→ **SHORT PROBLEM**:
Extract exactly the run of lines starting at the line that holds "empty_scene()" and ending at the line that holds "from mathutils import Matrix", both included.

— Start GIVEN INFORMATION —

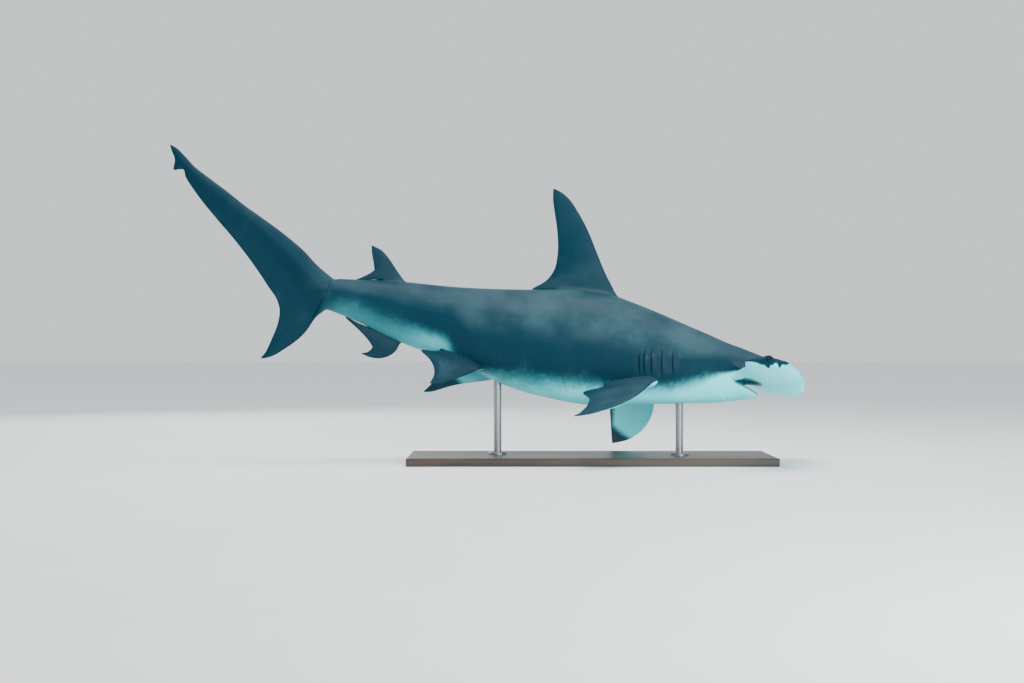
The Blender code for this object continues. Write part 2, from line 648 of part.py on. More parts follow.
def build_fins(trunk_cutter):
    made = []
    made.append(("first_dorsal_fin", fin("d1", DORSAL_FRONT, DORSAL_REAR, taper(0.026, 0.004), upright,
                                         rows=12, columns=8)))
    made.append(("second_dorsal_fin", fin("d2", SECOND_FRONT, SECOND_REAR, taper(0.011, 0.003), upright,
                                          rows=9, columns=6)))
    made.append(("anal_fin", fin("an", ANAL_FRONT, ANAL_REAR, taper(0.011, 0.003), upright, rows=9,
                                 columns=6)))
    for name, data, side in (("left", PECTORAL_LEFT, 1), ("right", PECTORAL_RIGHT, -1)):
        made.append((f"pectoral_fin_{name}", fin("pc", PECTORAL_FRONT, PECTORAL_REAR, taper(0.021, 0.004),
                                                 side_blade(*data, side), rows=12, columns=8)))
    for name, data, side in (("left", PELVIC_LEFT, 1), ("right", PELVIC_RIGHT, -1)):
        made.append((f"pelvic_fin_{name}", fin("pv", PELVIC_FRONT, PELVIC_REAR, taper(0.013, 0.003),
                                               side_blade(*data, side), rows=8, columns=6)))
    for name, mesh in made:
        blade = add_object(name, mesh, PARTS, "fin_grey")
        combine(blade, trunk_cutter, "DIFFERENCE")


def build_tail():
    thick = lambda u: 0.055 * np.exp(-((u / 0.20) ** 1.3)) + 0.016 * (1 - u) + 0.003
    upper = fin("tail", TAIL_FRONT, TAIL_REAR, lambda u: np.minimum(thick(u), 0.055), upright, rows=24,
                columns=8, rear_at=TAIL_REAR_AT, root_oval=0.13)
    add_object("tail_upper_lobe", upper, PARTS, "fin_grey")
    cutter = fin("tail_cut", TAIL_FRONT, TAIL_REAR, lambda u: np.minimum(thick(u), 0.055) + GAP, upright,
                 rows=24, columns=8, rear_at=TAIL_REAR_AT, root_oval=0.13)
    lower = add_object("tail_lower_lobe", fin("lobe", LOWER_FRONT, LOWER_REAR, taper(0.026, 0.003),
                                              upright, rows=9, columns=6), PARTS, "fin_grey")
    stalk = loft("stalk_cut", trunk_rings(["tail_stalk"], GAP) + [body_at(TRUNK[-1][2] + GAP, GAP)])
    cutters = gather("tail_cutters", [cutter, stalk])
    combine(lower, cutters, "DIFFERENCE")
    discard(cutters)


def build_stand(trunk_cutter):
    bpy.ops.mesh.primitive_cube_add(size=1.0, location=(0, 0, BASE_SIZE[2] / 2))
    base = bpy.context.object
    base.name = "stand_base"
    for vertex in base.data.vertices:
        vertex.co = Vector(c * size for c, size in zip(vertex.co, BASE_SIZE))
    for collection in list(base.users_collection):
        collection.objects.unlink(base)
    PARTS.objects.link(base)
    base.data.materials.append(MATERIALS["stand_black"])
    bevel = base.modifiers.new("rounded_edges", "BEVEL")
    bevel.width = 0.006
    bevel.segments = 2
    for name, x, y in ROD_PLACES:
        bottom = BASE_SIZE[2] + GAP
        radius, height = ROD_FLANGE
        outline = ((0, 0.62), (ROD_RADIUS, 0.62), (ROD_RADIUS, bottom + height),
                   (radius - 0.004, bottom + height), (radius, bottom + height - 0.004),
                   (radius, bottom), (0, bottom))
        mesh = bpy.data.meshes.new(name)
        mesh.from_pydata([(px, 0, pz) for px, pz in outline], [(i, i + 1) for i in range(6)], [])
        rod = add_object(name, mesh, PARTS, "rod_steel")
        screw = rod.modifiers.new("turned", "SCREW")
        screw.steps = 24
        screw.render_steps = 24
        screw.use_merge_vertices = True
        screw.merge_threshold = 0.0001
        rod.location = (x, y, 0)
        cut = rod.modifiers.new("seat", "BOOLEAN")
        cut.operation = "DIFFERENCE"
        cut.object = trunk_cutter


empty_scene()
PARTS = make_collection(MODEL_NAME)
CUTTERS = make_collection("cutters")
MATERIALS = {name: make_material(name) for name in COLORS}
ALL_TRUNK = [name for name, _, _ in TRUNK]
body_cutter = add_object("trunk_cutter", loft("trunk_cutter", trunk_rings(ALL_TRUNK, GAP)), CUTTERS)
body_cutter.hide_render = True
body_cutter.display_type = "WIRE"
build_trunk()
build_head()
build_lower_jaw()
build_hammer()
build_fins(body_cutter)
build_tail()
build_stand(body_cutter)
for item in PARTS.objects:
    item.data.shade_smooth()
    item.data.set_sharp_from_angle(angle=math.radians(35))
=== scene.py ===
"""Looks of a life-size great hammerhead shark model on its display stand.

The shark is worked out along a straight body line, as (s, y, z): s runs back from the front edge of
the head, y to the shark's left, z towards its back. Everything is then carried into the swimming
pose by one smooth map, the same for the skin, the fins, the eyes and the teeth.
"""

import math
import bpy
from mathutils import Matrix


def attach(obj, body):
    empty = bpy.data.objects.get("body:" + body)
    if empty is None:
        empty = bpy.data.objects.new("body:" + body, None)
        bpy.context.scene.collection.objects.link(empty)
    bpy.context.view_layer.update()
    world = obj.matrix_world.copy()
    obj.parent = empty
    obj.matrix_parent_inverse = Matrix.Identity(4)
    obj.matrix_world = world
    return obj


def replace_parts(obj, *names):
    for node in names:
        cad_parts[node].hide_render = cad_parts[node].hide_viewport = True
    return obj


bl_info = {
    "name": "Great Hammerhead Display Model",
    "version": (1, 0, 0),
    "blender": (4, 5, 0),
    "location": "View3D > Sidebar > Hammerhead",
    "description": "Skin, fins, eyes, teeth and stand of a life-size hammerhead shark model",
    "category": "Add Mesh",
}

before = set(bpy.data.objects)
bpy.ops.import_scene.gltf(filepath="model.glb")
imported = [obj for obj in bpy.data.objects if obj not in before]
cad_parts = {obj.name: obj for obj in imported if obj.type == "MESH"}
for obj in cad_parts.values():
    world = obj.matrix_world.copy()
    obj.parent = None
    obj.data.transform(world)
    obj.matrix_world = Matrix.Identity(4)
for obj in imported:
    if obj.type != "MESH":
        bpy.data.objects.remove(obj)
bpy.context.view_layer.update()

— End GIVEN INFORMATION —

→ **TASK SOLUTION**:
empty_scene()
PARTS = make_collection(MODEL_NAME)
CUTTERS = make_collection("cutters")
MATERIALS = {name: make_material(name) for name in COLORS}
ALL_TRUNK = [name for name, _, _ in TRUNK]
body_cutter = add_object("trunk_cutter", loft("trunk_cutter", trunk_rings(ALL_TRUNK, GAP)), CUTTERS)
body_cutter.hide_render = True
body_cutter.display_type = "WIRE"
build_trunk()
build_head()
build_lower_jaw()
build_hammer()
build_fins(body_cutter)
build_tail()
build_stand(body_cutter)
for item in PARTS.objects:
    item.data.shade_smooth()
    item.data.set_sharp_from_angle(angle=math.radians(35))
=== scene.py ===
"""Looks of a life-size great hammerhead shark model on its display stand.

The shark is worked out along a straight body line, as (s, y, z): s runs back from the front edge of
the head, y to the shark's left, z towards its back. Everything is then carried into the swimming
pose by one smooth map, the same for the skin, the fins, the eyes and the teeth.
"""

import math
import bpy
from mathutils import Matrix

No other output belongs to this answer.